Work and Attitude
Our workplaces are changing. They were changing before Covid, but like everything, new office structure accelerated. Not only is meeting in person or going into the office in flex, but the ages inside the office are also changing.
The youth is entering corporate America, and they don’t love what they see. They understand technology at different levels than most, and they desire change. It is hard to move the needle when the workforce is staying at work into their 70’s. The few that have not retired in Covid are dealing with the expectations and attitude of Gen Z.
When I started working in my 20’s, I respected many of the people who were years ahead of me, but some of them, not so much. I admired the ones where I listened, learned, asked many questions. I felt comfortable having a dialogue because I could tell that they appreciated my brain, attitude, and chutzpah.
My first post-college job was at Macy’s. The first step after the training program was co-managing the cosmetics department in Kings Plaza, BK. 150 people worked underneath us. I could see every day the impact that I made. The beautiful thing about retail is the numbers don’t lie, and you get them every single morning. It was about making more than last year and being more profitable. I loved the game.
Rosemarie Bravo, the only woman at the VP level, oversaw the cosmetics division. I remember thinking how hard it must be for her to be the only woman in a room of men running the entire company. I always wondered if she slept using the printed numbers as a pillow. It appeared that she felt she had to be better than the men in the way she behaved.
She expected everyone to call her Miss Bravo. She was not warm. She ran her part of the company a bit like a personal fiefdom. She was the queen, and if you bowed down to her, she would take you under her arm and bring you up the ladder in her domain.
I didn’t want to be part of that. I always called her Rosemarie. I believed that we were equals. The only difference was that I was younger and less experienced than her, but that didn’t mean I was below her. I knew that in time I could do her job. Her behavior reminded me of something of the olden days. Aren’t we all in this together? Is this how you manage your team? It isn’t how I manage my team and look at how well it works.

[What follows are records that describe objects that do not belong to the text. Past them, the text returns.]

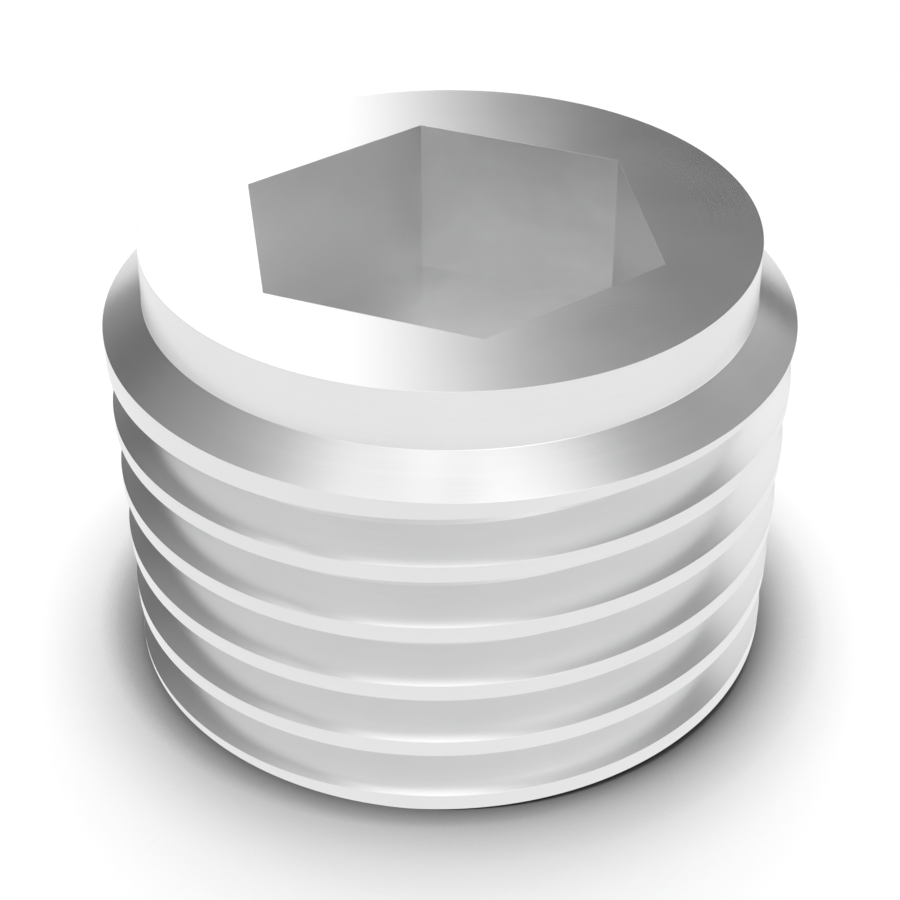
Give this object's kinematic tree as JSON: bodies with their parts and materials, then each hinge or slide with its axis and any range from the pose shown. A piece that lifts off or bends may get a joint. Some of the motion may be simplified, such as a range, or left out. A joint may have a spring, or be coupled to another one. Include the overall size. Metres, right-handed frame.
{
  "type": "hex socket plug",
  "caption": "Taper-threaded pipe plug with a plain round boss at its wide end and a blind hexagon socket for a key.",
  "frame": {"origin": "middle of the flat small end", "axes": "+Z along the plug's axis, out of the socket's mouth; +X square to two of the socket's flats"},
  "size_m": [0.013, 0.013, 0.0087],
  "materials": {
    "bright_steel": "bright plated steel, fine turned grain, satin"
  },
  "bodies": {
    "root": {"plug": "bright_steel"}
  },
  "joints": []
}
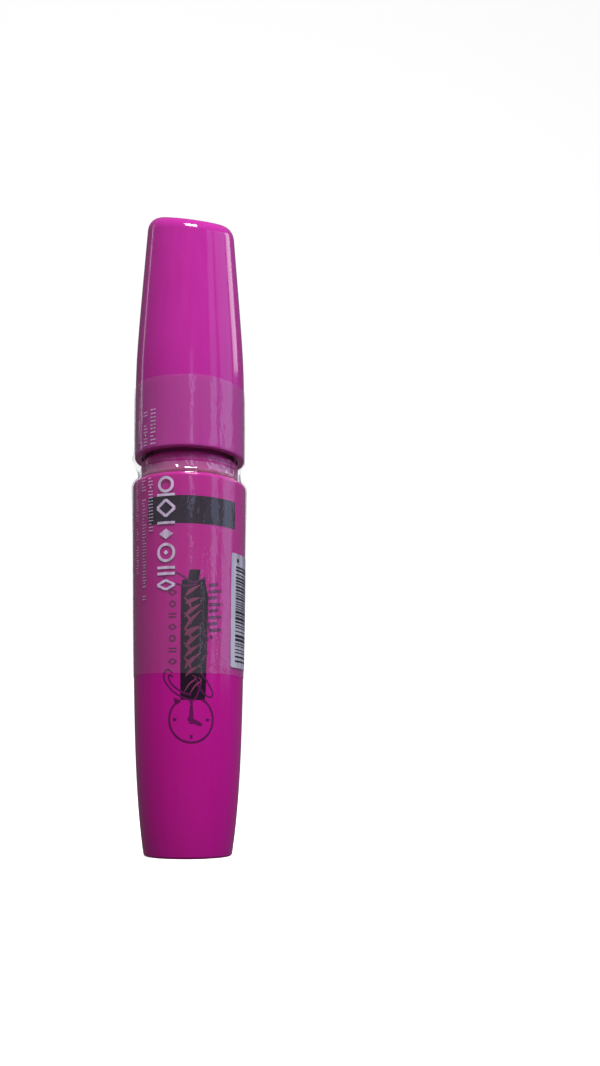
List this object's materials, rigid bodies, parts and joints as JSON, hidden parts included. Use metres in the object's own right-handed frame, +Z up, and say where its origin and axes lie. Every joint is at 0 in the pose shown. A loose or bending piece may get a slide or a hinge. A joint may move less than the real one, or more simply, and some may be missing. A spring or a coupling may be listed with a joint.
{
  "type": "mascara tube",
  "caption": "Tapered glossy mascara bottle with a screw cap that has a slanted flat top and carries a wand with a moulded brush, in a clear shrink sleeve.",
  "frame": {"origin": "centre of the bottle's foot, on the surface it stands on", "axes": "+Z up the tube's axis, -Y out of the printed front"},
  "size_m": [0.0224, 0.0224, 0.124],
  "materials": {
    "bottle": "glossy moulded magenta plastic with black print",
    "mascara_fill": "wet black cream",
    "wiper": "soft black moulding",
    "cap_shell": "glossy moulded magenta plastic",
    "inner_cap": "satin pink plastic",
    "wand_stem": "smooth black plastic",
    "brush": "satin moulded elastomer",
    "shrink_film": "clear heat-shrunk film with white print"
  },
  "bodies": {
    "bottle": {"bottle": "bottle", "mascara_fill": "mascara_fill", "shrink_band_bottle": "shrink_film"},
    "wiper": {"wiper": "wiper"},
    "cap": {"cap_shell": "cap_shell", "inner_cap": "inner_cap", "wand_stem": "wand_stem", "brush": "brush", "shrink_band_cap": "shrink_film"}
  },
  "joints": [
    {"name": "cap_unscrew", "type": "hinge", "parent": "bottle", "child": "wiper", "pos_m": [0, 0, 0.0759], "axis": [0, 0, 1], "range_deg": [0, 540]},
    {"name": "cap_pull", "type": "slide", "parent": "wiper", "child": "cap", "axis": [0, 0, 1], "range_m": [0, 0.09], "deforming": ["wiper"]}
  ]
}
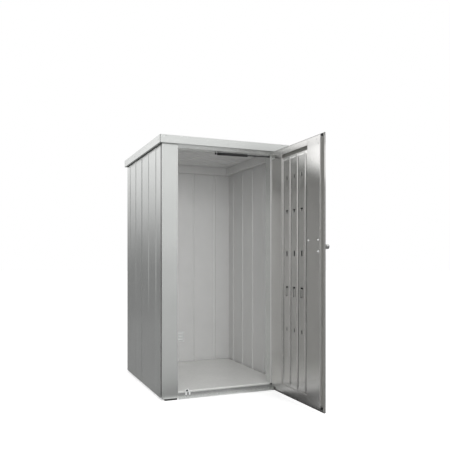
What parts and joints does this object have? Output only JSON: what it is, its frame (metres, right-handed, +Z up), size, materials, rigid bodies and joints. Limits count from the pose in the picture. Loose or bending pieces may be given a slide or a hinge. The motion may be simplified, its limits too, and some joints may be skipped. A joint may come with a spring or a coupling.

As the years passed, I had many visits from the higher-up men, too, but it was the ones where I felt good about my role, not as if I was reporting to the hierarchy, that I gravitated to. It isn’t the same as what is happening today, but my experience does have some familiar notes.
People should enjoy where they work, and companies should take care of their people. We are at a point in the road where community, family, raising children, and mental health care are a public conversation. Let’s embrace the next generation and find a way to work alongside them. We can all learn more from each other when the wall is lowered, and mutual respect creates a workplace.
Perhaps it is one way to get rid of so much of the anger and frustration permeating society right now. There is value in age. And value in youth. How do we help each other create a future we all want to live and work in?